Good luck sounds like you are on the right path unfortuantely there are no real affordable options it spicer for $30 then you jump to $150 a joint. The full circle u-joint clip is a definate upgrade that has some benefits. soon as i did the full circle clip i quit breaking u-joints and axle ears as often and moved to breaking the outer stub shaft. :idea: the alloys with spicer joints and full circl clips are a way to start just watch it, you break the spicer joint and those axle ears risk being wiped out #-o so its one of those cross your finger type moments.

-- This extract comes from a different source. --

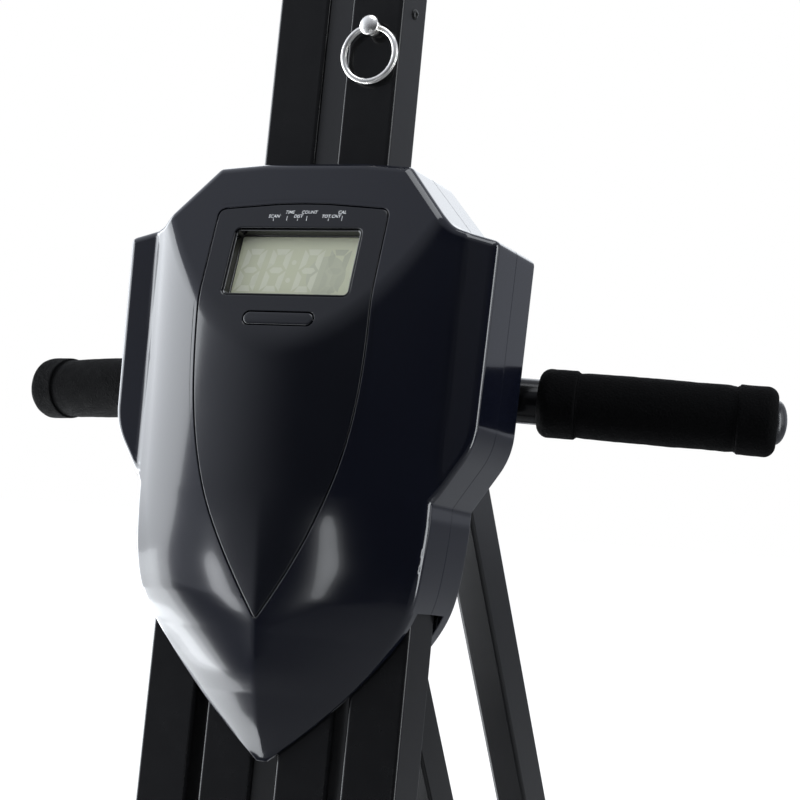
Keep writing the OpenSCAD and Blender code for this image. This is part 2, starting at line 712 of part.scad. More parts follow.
// ---------- belt drive ----------
module pulley() {
    flange_r = pole_u + pulley_rim;
    flange_t = 1.3;
    holes = 5;
    hole_r = 3.6;
    hole_at = 12;
    bore_r = axle_d / 2 + run_gap;
    color("#d8d8d2") mast() translate([0, pulley_v, pulley_w]) along_v() difference() {
        rotate_extrude() polygon([[bore_r, 0], [flange_r, 0], [flange_r, flange_t],
            [groove_r, flange_t], [groove_r, pulley_b - flange_t],
            [flange_r, pulley_b - flange_t], [flange_r, pulley_b], [bore_r, pulley_b]]);
        for (i = [0:holes - 1]) rotate(i * 360 / holes)
            translate([hole_at, 0, -1]) cylinder(r = hole_r, h = pulley_b + 2);
    }
}
module belt_wrap() {
    color("#1a1a1a") mast() translate([0, belt_v, pulley_w]) along_v()
        rotate([0, 0, 180]) rotate_extrude(angle = 180)
            translate([pole_u - belt_t / 2, 0]) square([belt_t, belt_b]);
}
module strand(s) {
    lo = clamp_w - (s < 0 ? 0 : stroke);
    color("#1a1a1a") side(s) mast() translate([pole_u - belt_t / 2, belt_v, lo])
        cube([belt_t, belt_b, pulley_w - lo]);
}
module left_strand() { strand(-1); }
module right_strand() { strand(1); }

// ---------- rear A-frame ----------
module rear_leg(s) {
    plug_t = 2;
    bush_r = bolt_d / 2 + 2;
    color("#17181a") difference() {
        side(s) leg_axes() translate([leg_u, 0, 0]) difference() {
            union() {
                translate([0, 0, -leg_drop - tube]) box_tube(leg_b, leg_d, leg_drop + tube + leg_over);
                translate([0, 0, leg_over - plug_t]) linear_extrude(plug_t)
                    rounded_rect(leg_b, leg_d, tube_r);
            }
            translate([-leg_b, 0, 0]) along_u() cylinder(r = bush_r, h = 2 * leg_b);
        }
        below(base_z);
    }
}
module left_rear_leg() { rear_leg(-1); }
module right_rear_leg() { rear_leg(1); }
module leg_bushings() {
    bush_r = bolt_d / 2 + 2;
    rim = 0.5;
    color("#e8e6df") for (s = [-1, 1]) side(s) leg_axes()
        translate([leg_u - leg_b / 2 - rim, 0, 0]) along_u() difference() {
            union() {
                cylinder(r = bush_r, h = leg_b + 2 * rim);
                for (z = [0, leg_b + rim]) translate([0, 0, z]) cylinder(r = bush_r + 2, h = rim);
            }
            translate([0, 0, -1]) cylinder(r = bolt_d / 2 + run_gap, h = leg_b + 3);
        }
}
module leg_brace() {
    inner = leg_u - leg_b / 2;
    color("#17181a") leg_axes() translate([-inner, 0, -brace_l])
        along_u() box_tube(leg_b, leg_b, 2 * inner);
}
module rear_floor_tube() { floor_tube(leg_foot_y); }
module rear_feet() { feet(leg_foot_y); }

// ---------- moving poles ----------
screw_rise = 12;
screw_r = 2;
module pole(s) {
    end_t = 2;
    color("#17181a") on_pole(s) translate([pole_u, mid_v, 0]) difference() {
        translate([0, 0, pole_bottom]) union() {
            box_tube(tube, tube, pole_top - pole_bottom);
            linear_extrude(end_t) rounded_rect(tube, tube, tube_r);
        }
        translate([0, -tube / 2 - 1, pin_w])
            along_v() cylinder(r = pin_d / 2 + run_gap, h = wall + 2);
        translate([tube / 2 - wall - 1, 0, pin_w + screw_rise])
            along_u() cylinder(r = screw_r + 0.1, h = wall + 2);
    }
}
module left_pole() { pole(-1); }
module right_pole() { pole(1); }

pedal_z = 24;
carrier_at = 34;
bolt_off = 5.6;
bolt_y = 70;
pedal_floor = 6;
// Level axes at the pedal arm's centre, Z straight up
module arm_level(s) {
    on_pole(s) translate([0, arm_v, arm_w]) rotate([lean, 0, 0]) children();
}
module pedal_arm(s) {
    flange = [19, 4];
    web_t = 4;
    front = -pedal_fwd - bolt_y - 15;
    back = -pedal_fwd + bolt_y + 15;
    inner = pole_u - tube / 2;
    color("#17181a") union() {
        on_pole(s) translate([inner, 0, arm_w]) {
            translate([0, arm_v, 0]) along_u()
                box_tube(tube, tube, pedal_u + carrier_at + flange[0] / 2 - inner);
            translate([0, -arm_gap, -tube / 2 - 10]) cube([tube, arm_gap, tube + 20]);
        }
        arm_level(s) for (k = [-1, 1]) translate([pedal_u + k * carrier_at, 0, 0]) difference() {
            union() {
                translate([-web_t / 2, 0, 0]) rotate([90, 0, 90]) linear_extrude(web_t)
                    polygon([[front, pedal_z - flange[1]], [front, pedal_z], [back, pedal_z],
                        [back, pedal_z - flange[1]], [18, -10], [-18, -10]]);
                translate([-flange[0] / 2, front, pedal_z - flange[1]])
                    cube([flange[0], back - front, flange[1]]);
            }
            for (y = [-bolt_y, bolt_y]) translate([k * bolt_off, y - pedal_fwd, pedal_z - 10])
                cylinder(r = 3.1, h = 20);
        }
    }
}
module left_pedal_arm() { pedal_arm(-1); }
module right_pedal_arm() { pedal_arm(1); }
module pedal(s) {
    rim = 4;
    corner = 22;
    ribs = 9;
    rib = [78, 5, 2];
    color("#1b1b1d") arm_level(s) translate([pedal_u, -pedal_fwd, pedal_z]) difference() {
        union() {
            difference() {
                linear_extrude(pedal_h) rounded_rect(pedal_b, pedal_l, corner);
                translate([0, 0, pedal_floor]) linear_extrude(pedal_h)
                    rounded_rect(pedal_b - 2 * rim, pedal_l - 2 * rim, corner - rim);
            }
            for (i = [0:ribs - 1])
                translate([-rib[0] / 2, (i - (ribs - 1) / 2) * (pedal_l - 70) / ribs - rib[1] / 2,
                    pedal_floor - 1]) cube([rib[0], rib[1], rib[2] + 1]);
        }
        for (x = [-1, 1], y = [-1, 1])
            translate([x * (carrier_at + bolt_off), y * bolt_y, -1]) cylinder(r = 3.2, h = 20);
        for (x = [-1, 1], y = [-1, 1])
            translate([x * (carrier_at + bolt_off), y * bolt_y, pedal_floor])
                cylinder(r = 7, h = 20);
    }
}
module left_pedal() { pedal(-1); }
module right_pedal() { pedal(1); }
module pedal_bolts(s) {
    color("#9a9c9e") arm_level(s) for (x = [-1, 1], y = [-1, 1])
        translate([pedal_u + x * (carrier_at + bolt_off), y * bolt_y - pedal_fwd, pedal_z]) {
            translate([0, 0, -10]) cylinder(r = 3, h = 10 + pedal_floor);
            translate([0, 0, pedal_floor]) cylinder(r = 5.5, h = 3);
        }
}
module left_pedal_bolts() { pedal_bolts(-1); }
module right_pedal_bolts() { pedal_bolts(1); }
module belt_clamp(s) {
    color("#55585c") on_pole(s) translate([pole_u, tube, clamp_w - stroke]) {
        translate([-clamp_b / 2, 0, -clamp_h])
            cube([clamp_b, belt_v + belt_b + 2 - tube, clamp_h]);
        for (z = [-clamp_h / 4, -clamp_h * 3 / 4])
            translate([0, belt_v + belt_b + 1.9 - tube, z]) along_v() cylinder(r = 3, h = 1.8);
    }
}
module left_belt_clamp() { belt_clamp(-1); }
module right_belt_clamp() { belt_clamp(1); }

// ---------- telescoping handles ----------
sleeve_l = 60;
sleeve_gap = 0.25;
module sleeve(s) {
    outer = tube - 2 * wall - 0.2;
    way = htube + 2 * sleeve_gap;
    flange_t = 3;
    color("#151515") on_pole(s) translate([pole_u, mid_v, pole_top]) difference() {
        union() {
            translate([-outer / 2, -outer / 2, -sleeve_l]) cube([outer, outer, sleeve_l + 1]);
            linear_extrude(flange_t) rounded_rect(tube, tube, tube_r);
        }
        translate([-way / 2, -way / 2, -sleeve_l - 1]) cube([way, way, sleeve_l + 10]);
        translate([0, -tube, pin_w - pole_top]) along_v() cylinder(r = pin_d / 2 + 0.3, h = tube);
        translate([0, 0, pin_w + screw_rise - pole_top])
            along_u() cylinder(r = screw_r + 0.1, h = tube);
    }
}
module left_sleeve() { sleeve(-1); }
module right_sleeve() { sleeve(1); }
module sleeve_screw(s) {
    head_r = 3.6;
    head_t = 1.4;
    color("#0c0c0c") on_pole(s) translate([pole_u, mid_v, pin_w + screw_rise]) {
        translate([htube / 2 + sleeve_gap + 0.15, 0, 0])
            along_u() cylinder(r = screw_r, h = (tube - htube) / 2 - sleeve_gap - 0.15);
        translate([tube / 2, 0, 0]) along_u() cylinder(r = head_r, h = head_t);
    }
}
module left_sleeve_screw() { sleeve_screw(-1); }
module right_sleeve_screw() { sleeve_screw(1); }
module handle_tube(s) {
    cap_t = 2;
    color("#17181a") on_pole(s) translate([pole_u, mid_v, 0]) difference() {
        union() {
            translate([0, 0, pole_top - handle_in])
                box_tube(htube, htube, handle_top - pole_top + handle_in);
            translate([0, 0, handle_top - cap_t])
                linear_extrude(cap_t) rounded_rect(htube, htube, tube_r);
        }
        for (i = [0:hole_steps]) translate([0, -htube / 2 - 1, pin_w - i * hole_pitch])
            along_v() cylinder(r = pin_d / 2 + 0.3, h = wall + 2);
    }
}
module left_handle_tube() { handle_tube(-1); }
module right_handle_tube() { handle_tube(1); }
bend_lead = 10;
module handle_bar(s) {
    run = bend_lead + grip_l - 4;
    color("#141414") on_pole(s) translate([pole_u + bend_r, mid_v, handle_top]) {
        rotate([90, 0, 0]) rotate([0, 0, 90]) rotate_extrude(angle = 90)
            translate([bend_r, 0]) difference() {
                circle(bar_r);
                circle(bar_r - wall);
            }
        translate([0, 0, bend_r]) along_u() {
            tube_ring(bar_r, bar_r - wall, run);
            translate([0, 0, run - 2]) cylinder(r = bar_r, h = 2);
        }
    }
}
module left_handle_bar() { handle_bar(-1); }
module right_handle_bar() { handle_bar(1); }
module handle_grip(s) {
    color("#1c1c1c") on_pole(s)
        translate([pole_u + bend_r + bend_lead, mid_v, handle_top + bend_r]) along_u() {
            grip_shape();
            translate([0, 0, grip_l - 4]) cylinder(r = bar_r + 1, h = 4);
        }
}
module left_handle_grip() { handle_grip(-1); }
module right_handle_grip() { handle_grip(1); }

// ---------- pull pins ----------
pin_in = pin_pull + 1;
ring_v = 3.6;
module pull_pin(s) {
    neck_r = 4;
    neck_l = 6.5;
    head_l = 2.5;
    color("#d9dadb") on_pole(s) translate([pole_u, 0, pin_w]) rotate([90, 0, 0]) difference() {
        union() {
            translate([0, 0, -pin_in]) cylinder(r = pin_d / 2, h = pin_in + neck_l);
            translate([0, 0, 0.3]) cylinder(r = neck_r, h = neck_l);
            translate([0, 0, neck_l]) cylinder(r = pin_head_d / 2, h = head_l);
        }
        translate([-neck_r - 1, 0, ring_v]) along_u() cylinder(r = 2.3, h = 2 * neck_r + 2);
    }
}
module left_pin() { pull_pin(-1); }
module right_pin() { pull_pin(1); }
module pin_ring(s) {
    ring_r = (ring_d - ring_t) / 2;
    color("#d9dadb") on_pole(s) translate([pole_u, -ring_v, pin_w - ring_r]) rotate([90, 0, 0])
        rotate_extrude() translate([ring_r, 0]) circle(ring_t / 2);
}
module left_ring() { pin_ring(-1); }
module right_ring() { pin_ring(1); }

left_upright();
right_upright();
front_floor_tube();
front_feet();
lower_crossmember();
bump_stops();
lower_guide();
lower_guide_straps();
upper_guide();
head_bracket();
pulley_axle();
pivot_bolt();
front_cover();
console_panel();
lcd_bezel();
lcd_glass();
rear_cover();
pulley_guard();
cover_screws();
left_handlebar();
right_handlebar();
left_grip();
right_grip();
bar_caps();
mode_button();
pulley();
fold_knob();
belt_wrap();
left_strand();
right_strand();
left_rear_leg();
right_rear_leg();
rear_floor_tube();
rear_feet();
leg_brace();
leg_bushings();
left_pole();
left_pedal_arm();
left_pedal();
left_pedal_bolts();
left_belt_clamp();
left_sleeve();
left_sleeve_screw();
left_handle_tube();
left_handle_bar();
left_handle_grip();
left_pin();
left_ring();
right_pole();
right_pedal_arm();
right_pedal();
right_pedal_bolts();
right_belt_clamp();
right_sleeve();
right_sleeve_screw();
right_handle_tube();
right_handle_bar();
right_handle_grip();
right_pin();
right_ring();
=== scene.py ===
# %% [markdown]
# # Vertical climber
# A folding climbing machine: a leaning mast of square steel tube, two poles that rise and fall in
# turn, a glossy two-shell housing with a small computer, foam-grip handlebars and a rear A-frame.
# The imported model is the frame. Every piece made here is in metres in that frame and rides a body,
# except the belt's strands, which ride none.

# %% Load the frame
import json
import math

import bmesh
import bpy
import numpy as np
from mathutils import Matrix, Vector
from mathutils.geometry import delaunay_2d_cdt


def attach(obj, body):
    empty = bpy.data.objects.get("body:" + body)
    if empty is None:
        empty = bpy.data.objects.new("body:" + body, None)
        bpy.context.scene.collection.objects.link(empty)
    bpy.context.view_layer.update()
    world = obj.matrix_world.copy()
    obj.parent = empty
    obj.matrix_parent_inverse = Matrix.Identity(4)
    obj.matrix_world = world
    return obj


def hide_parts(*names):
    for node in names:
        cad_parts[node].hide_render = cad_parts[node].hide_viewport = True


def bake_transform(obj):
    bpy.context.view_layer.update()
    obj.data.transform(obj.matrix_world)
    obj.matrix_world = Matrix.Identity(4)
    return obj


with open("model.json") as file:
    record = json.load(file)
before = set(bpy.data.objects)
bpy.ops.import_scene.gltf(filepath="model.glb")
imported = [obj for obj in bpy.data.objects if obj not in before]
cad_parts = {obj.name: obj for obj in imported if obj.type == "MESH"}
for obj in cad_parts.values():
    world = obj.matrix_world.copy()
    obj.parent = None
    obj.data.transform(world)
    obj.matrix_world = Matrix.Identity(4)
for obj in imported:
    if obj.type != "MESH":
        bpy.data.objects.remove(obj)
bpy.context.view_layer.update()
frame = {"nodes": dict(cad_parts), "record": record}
MM = 0.001


def placed(name, data):
    """An object that holds this data, put in the scene."""
    made = bpy.data.objects.new(name, data)
    bpy.context.scene.collection.objects.link(made)
    return made


# %% [markdown]
# ## Camera
# A long lens stands a metre from the housing, a little to the user's right and above it.

# %% Camera
EYE = Vector((0.46696, -0.98598, 1.09828))
LOOK = Vector((-0.42057, 0.90192, -0.09828))
FOCAL_LENGTH, SENSOR_WIDTH = 87.48, 36.0
camera = placed("camera", bpy.data.cameras.new("camera"))
camera.data.lens = FOCAL_LENGTH
camera.data.sensor_width = SENSOR_WIDTH
camera.data.clip_start, camera.data.clip_end = 0.05, 60.0
camera.location = EYE
camera.rotation_mode = "QUATERNION"
camera.rotation_quaternion = LOOK.to_track_quat("-Z", "Y")
bpy.context.scene.camera = camera

# %% [markdown]
# ## Mast axes
# Most pieces belong to the leaning mast, so they are drawn in its own axes in millimetres:
# u across to the right, v back from the tubes' front faces and w up the mast.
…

My buddy did this on his bronco warn shafts and spicer joints 3 years on 36's with np435/d20 3.15:1 and a 302 but he doesnt wheel it much. one of these days he'll get ina bind and blow a joint and we can only hope that he doesnt take out the shafts. why he didnt buy good joints when he spent gobs of money everywhere else escapes me. but theres the most affordable route i've seen
juggernaught
Sounds like your set up very close to the way I will be when completed. I think alloy axles will be first on my to-do list after completion of my tranny-trans-engine rebuild. I do not like surprises on the trail, and I am building my rig for dependability. I also know that once I start on the axle sets, I'll be into changing seals,bearings and diff's. Right now it would be great just to have my jeep running.